■ **Exercise**
Below is a listing; reproduce each line of it exactly.

[BEGIN]

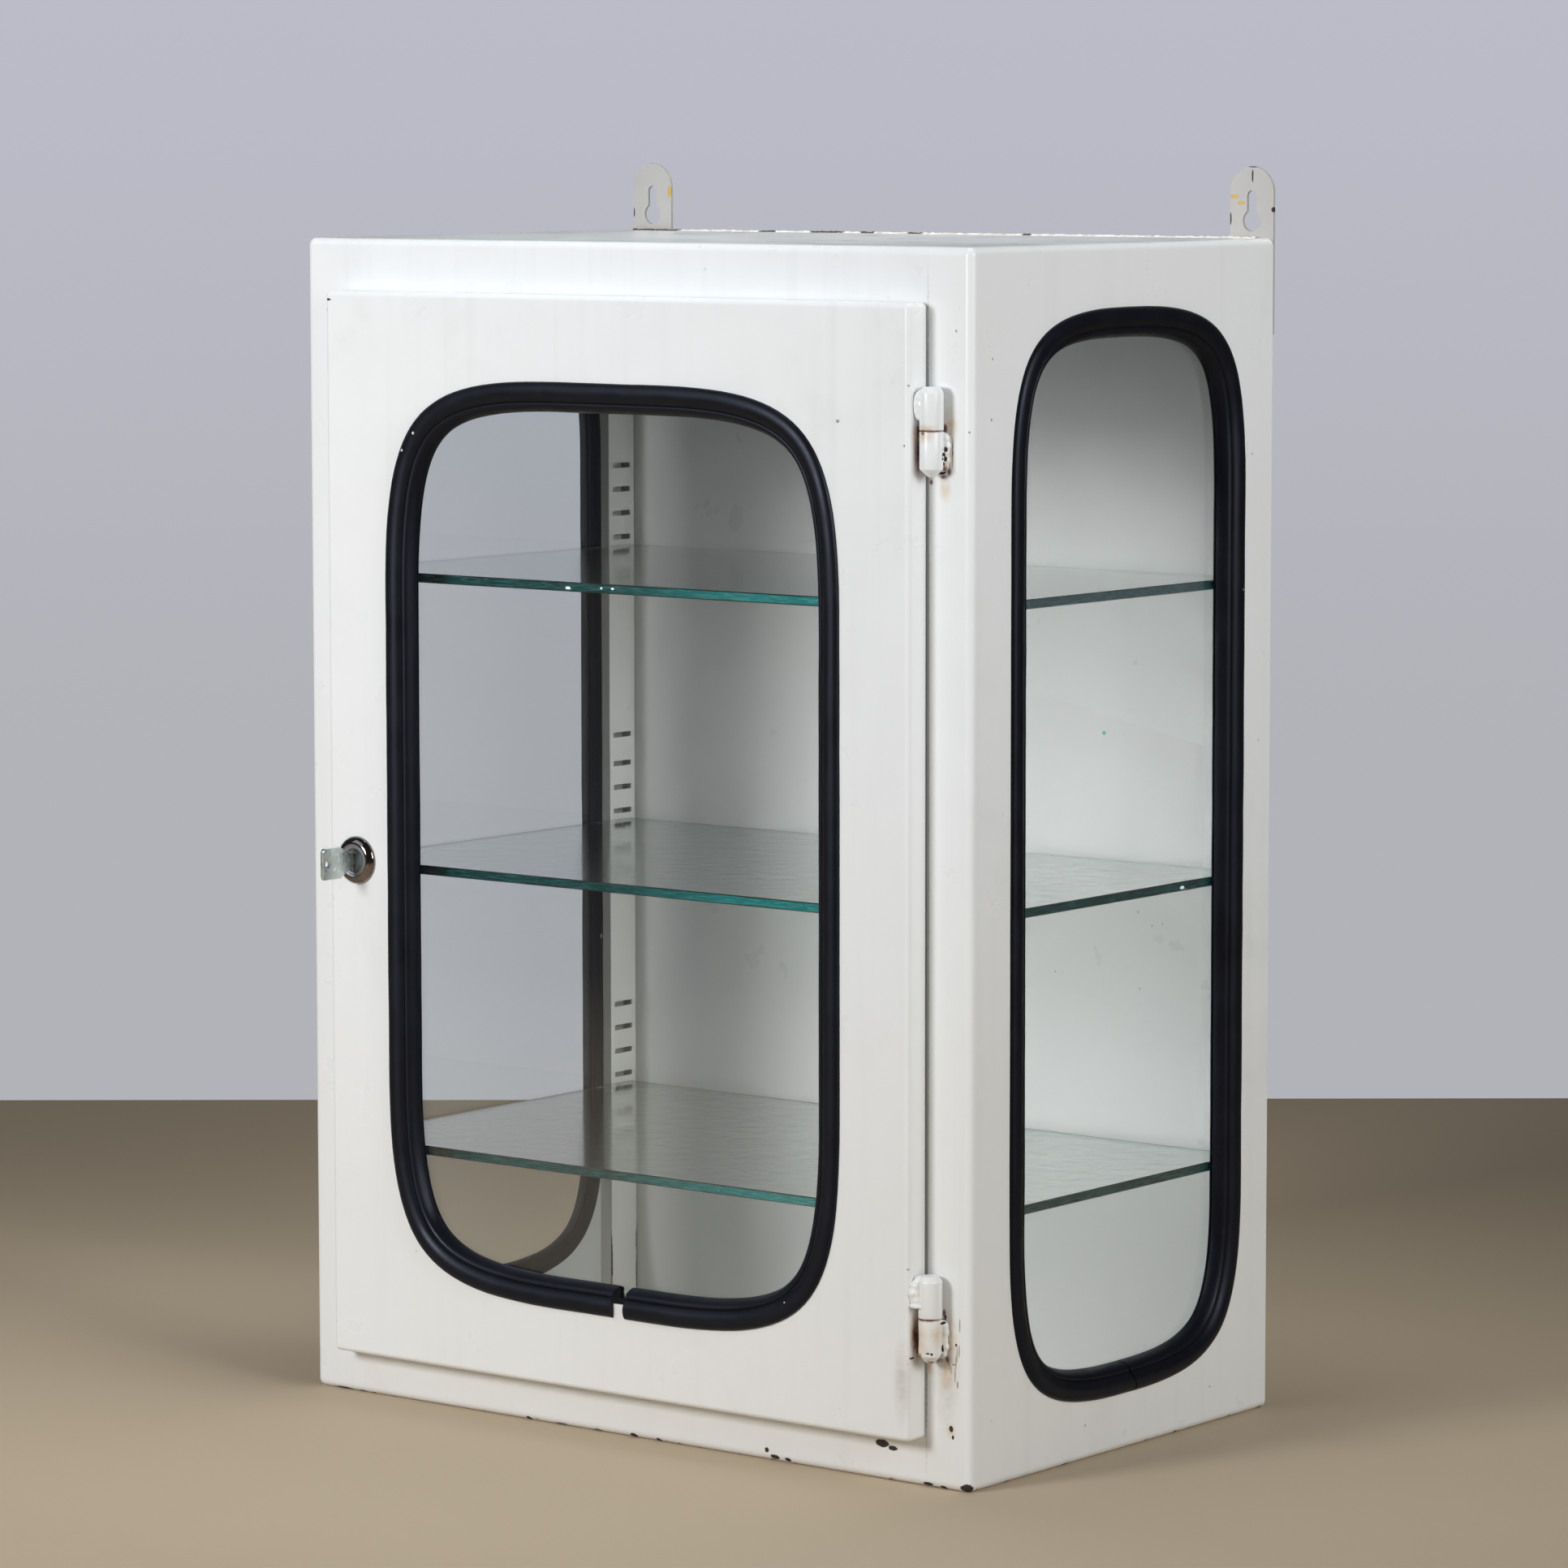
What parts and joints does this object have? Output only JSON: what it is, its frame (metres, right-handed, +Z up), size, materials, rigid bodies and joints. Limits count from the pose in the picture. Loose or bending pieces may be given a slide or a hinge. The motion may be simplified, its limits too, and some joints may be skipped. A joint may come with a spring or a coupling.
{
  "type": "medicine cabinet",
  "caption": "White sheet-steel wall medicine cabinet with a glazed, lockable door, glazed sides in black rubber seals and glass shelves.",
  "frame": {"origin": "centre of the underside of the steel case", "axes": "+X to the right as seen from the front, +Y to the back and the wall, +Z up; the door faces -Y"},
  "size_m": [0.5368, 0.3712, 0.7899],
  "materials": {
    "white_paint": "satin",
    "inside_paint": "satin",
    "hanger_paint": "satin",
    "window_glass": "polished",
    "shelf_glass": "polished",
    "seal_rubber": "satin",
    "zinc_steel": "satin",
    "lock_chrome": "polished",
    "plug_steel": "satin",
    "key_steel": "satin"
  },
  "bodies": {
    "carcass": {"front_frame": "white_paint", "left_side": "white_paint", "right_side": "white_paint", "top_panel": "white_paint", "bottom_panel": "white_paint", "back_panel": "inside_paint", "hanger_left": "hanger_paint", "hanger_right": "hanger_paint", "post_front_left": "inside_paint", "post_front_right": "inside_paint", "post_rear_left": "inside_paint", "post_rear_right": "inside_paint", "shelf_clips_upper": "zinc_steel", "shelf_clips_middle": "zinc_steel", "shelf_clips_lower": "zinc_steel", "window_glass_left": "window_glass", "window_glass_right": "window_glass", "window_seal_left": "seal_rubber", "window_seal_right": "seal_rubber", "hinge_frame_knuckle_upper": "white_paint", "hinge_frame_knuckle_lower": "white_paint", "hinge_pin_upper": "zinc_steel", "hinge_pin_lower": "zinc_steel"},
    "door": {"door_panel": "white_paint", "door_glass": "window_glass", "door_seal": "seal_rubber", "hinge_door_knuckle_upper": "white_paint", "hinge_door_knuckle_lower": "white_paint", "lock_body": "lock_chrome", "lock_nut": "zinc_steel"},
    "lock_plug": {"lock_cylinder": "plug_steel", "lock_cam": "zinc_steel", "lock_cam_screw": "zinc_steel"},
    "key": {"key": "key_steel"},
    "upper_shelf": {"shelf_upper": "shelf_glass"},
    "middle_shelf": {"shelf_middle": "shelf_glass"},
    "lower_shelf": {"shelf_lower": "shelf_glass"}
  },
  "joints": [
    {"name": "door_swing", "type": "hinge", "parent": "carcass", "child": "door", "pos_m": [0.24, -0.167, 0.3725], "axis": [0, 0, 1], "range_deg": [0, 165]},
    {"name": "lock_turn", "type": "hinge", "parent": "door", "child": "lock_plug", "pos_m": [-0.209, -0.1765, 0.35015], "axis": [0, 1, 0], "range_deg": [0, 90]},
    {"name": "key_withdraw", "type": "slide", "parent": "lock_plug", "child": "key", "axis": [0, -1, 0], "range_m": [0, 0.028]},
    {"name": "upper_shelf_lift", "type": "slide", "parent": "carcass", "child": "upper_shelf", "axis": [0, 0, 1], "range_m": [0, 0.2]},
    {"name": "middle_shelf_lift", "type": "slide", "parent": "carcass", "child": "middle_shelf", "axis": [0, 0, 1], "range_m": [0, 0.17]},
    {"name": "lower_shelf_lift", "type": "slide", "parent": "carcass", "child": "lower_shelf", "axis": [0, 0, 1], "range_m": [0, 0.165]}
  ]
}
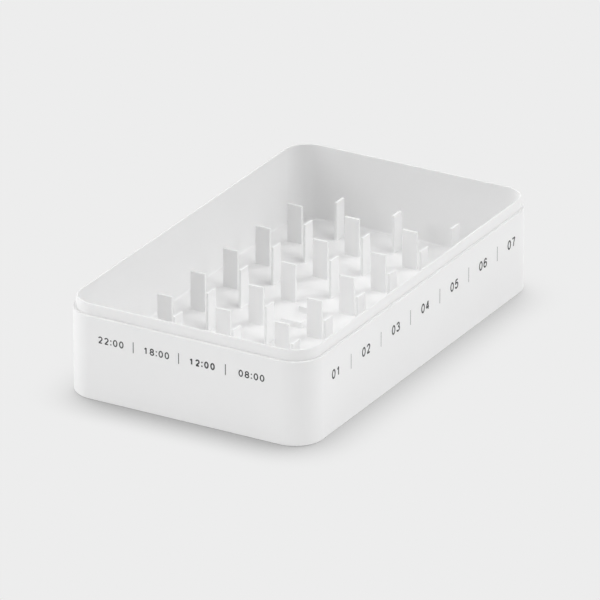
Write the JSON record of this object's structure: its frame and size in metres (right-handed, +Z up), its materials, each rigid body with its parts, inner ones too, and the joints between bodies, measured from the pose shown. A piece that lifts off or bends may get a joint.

[END]

■ **The reply**
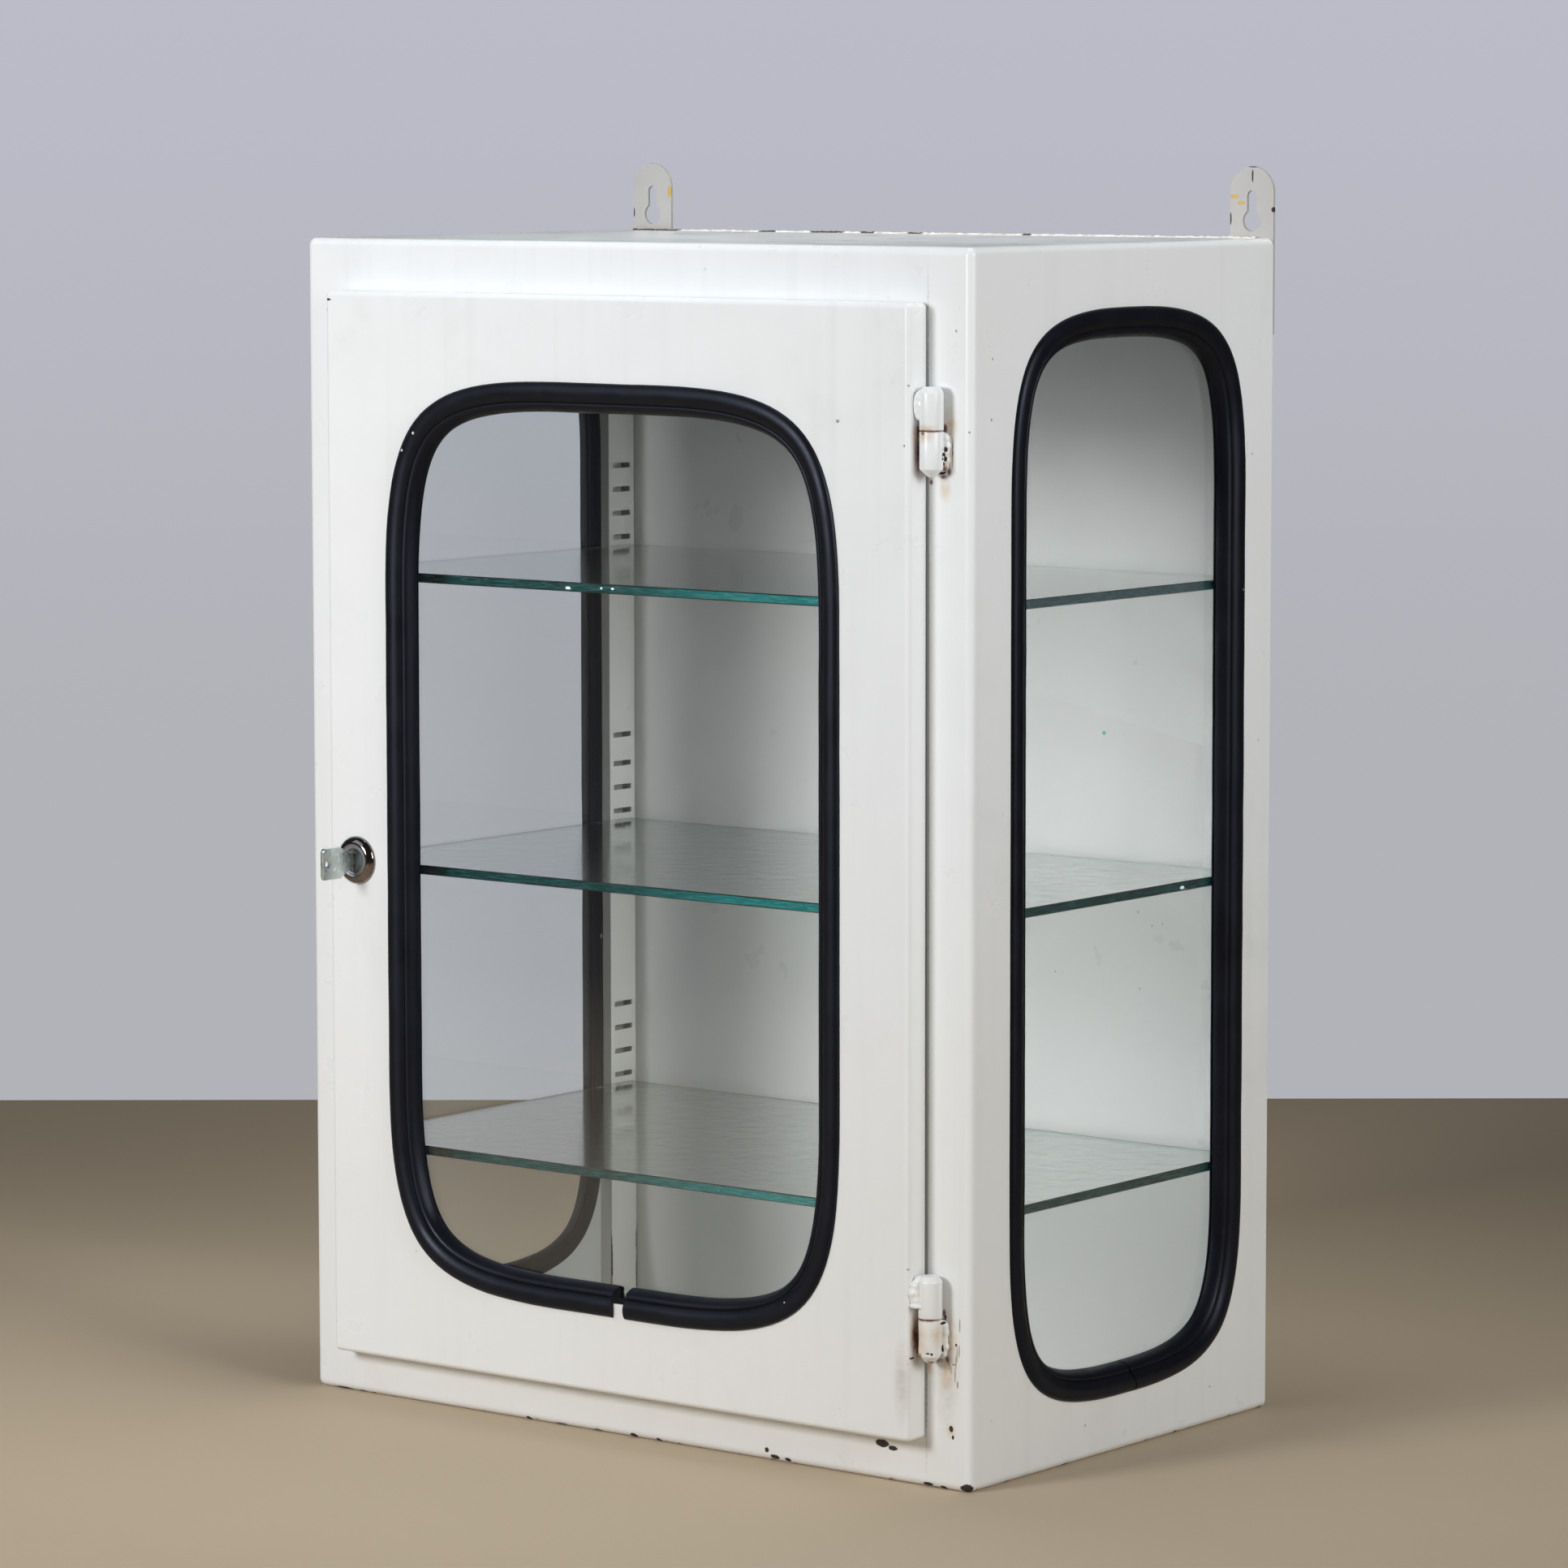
What parts and joints does this object have? Output only JSON: what it is, its frame (metres, right-handed, +Z up), size, materials, rigid bodies and joints. Limits count from the pose in the picture. Loose or bending pieces may be given a slide or a hinge. The motion may be simplified, its limits too, and some joints may be skipped. A joint may come with a spring or a coupling.
{
  "type": "medicine cabinet",
  "caption": "White sheet-steel wall medicine cabinet with a glazed, lockable door, glazed sides in black rubber seals and glass shelves.",
  "frame": {"origin": "centre of the underside of the steel case", "axes": "+X to the right as seen from the front, +Y to the back and the wall, +Z up; the door faces -Y"},
  "size_m": [0.5368, 0.3712, 0.7899],
  "materials": {
    "white_paint": "satin",
    "inside_paint": "satin",
    "hanger_paint": "satin",
    "window_glass": "polished",
    "shelf_glass": "polished",
    "seal_rubber": "satin",
    "zinc_steel": "satin",
    "lock_chrome": "polished",
    "plug_steel": "satin",
    "key_steel": "satin"
  },
  "bodies": {
    "carcass": {"front_frame": "white_paint", "left_side": "white_paint", "right_side": "white_paint", "top_panel": "white_paint", "bottom_panel": "white_paint", "back_panel": "inside_paint", "hanger_left": "hanger_paint", "hanger_right": "hanger_paint", "post_front_left": "inside_paint", "post_front_right": "inside_paint", "post_rear_left": "inside_paint", "post_rear_right": "inside_paint", "shelf_clips_upper": "zinc_steel", "shelf_clips_middle": "zinc_steel", "shelf_clips_lower": "zinc_steel", "window_glass_left": "window_glass", "window_glass_right": "window_glass", "window_seal_left": "seal_rubber", "window_seal_right": "seal_rubber", "hinge_frame_knuckle_upper": "white_paint", "hinge_frame_knuckle_lower": "white_paint", "hinge_pin_upper": "zinc_steel", "hinge_pin_lower": "zinc_steel"},
    "door": {"door_panel": "white_paint", "door_glass": "window_glass", "door_seal": "seal_rubber", "hinge_door_knuckle_upper": "white_paint", "hinge_door_knuckle_lower": "white_paint", "lock_body": "lock_chrome", "lock_nut": "zinc_steel"},
    "lock_plug": {"lock_cylinder": "plug_steel", "lock_cam": "zinc_steel", "lock_cam_screw": "zinc_steel"},
    "key": {"key": "key_steel"},
    "upper_shelf": {"shelf_upper": "shelf_glass"},
    "middle_shelf": {"shelf_middle": "shelf_glass"},
    "lower_shelf": {"shelf_lower": "shelf_glass"}
  },
  "joints": [
    {"name": "door_swing", "type": "hinge", "parent": "carcass", "child": "door", "pos_m": [0.24, -0.167, 0.3725], "axis": [0, 0, 1], "range_deg": [0, 165]},
    {"name": "lock_turn", "type": "hinge", "parent": "door", "child": "lock_plug", "pos_m": [-0.209, -0.1765, 0.35015], "axis": [0, 1, 0], "range_deg": [0, 90]},
    {"name": "key_withdraw", "type": "slide", "parent": "lock_plug", "child": "key", "axis": [0, -1, 0], "range_m": [0, 0.028]},
    {"name": "upper_shelf_lift", "type": "slide", "parent": "carcass", "child": "upper_shelf", "axis": [0, 0, 1], "range_m": [0, 0.2]},
    {"name": "middle_shelf_lift", "type": "slide", "parent": "carcass", "child": "middle_shelf", "axis": [0, 0, 1], "range_m": [0, 0.17]},
    {"name": "lower_shelf_lift", "type": "slide", "parent": "carcass", "child": "lower_shelf", "axis": [0, 0, 1], "range_m": [0, 0.165]}
  ]
}
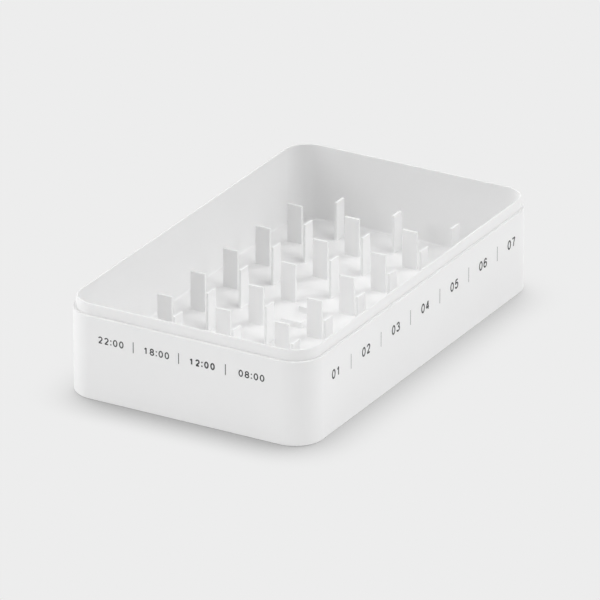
Write the JSON record of this object's structure: its frame and size in metres (right-handed, +Z up), its materials, each rigid body with its parts, inner ones too, and the joints between bodies, measured from the pose shown. A piece that lifts off or bends may get a joint.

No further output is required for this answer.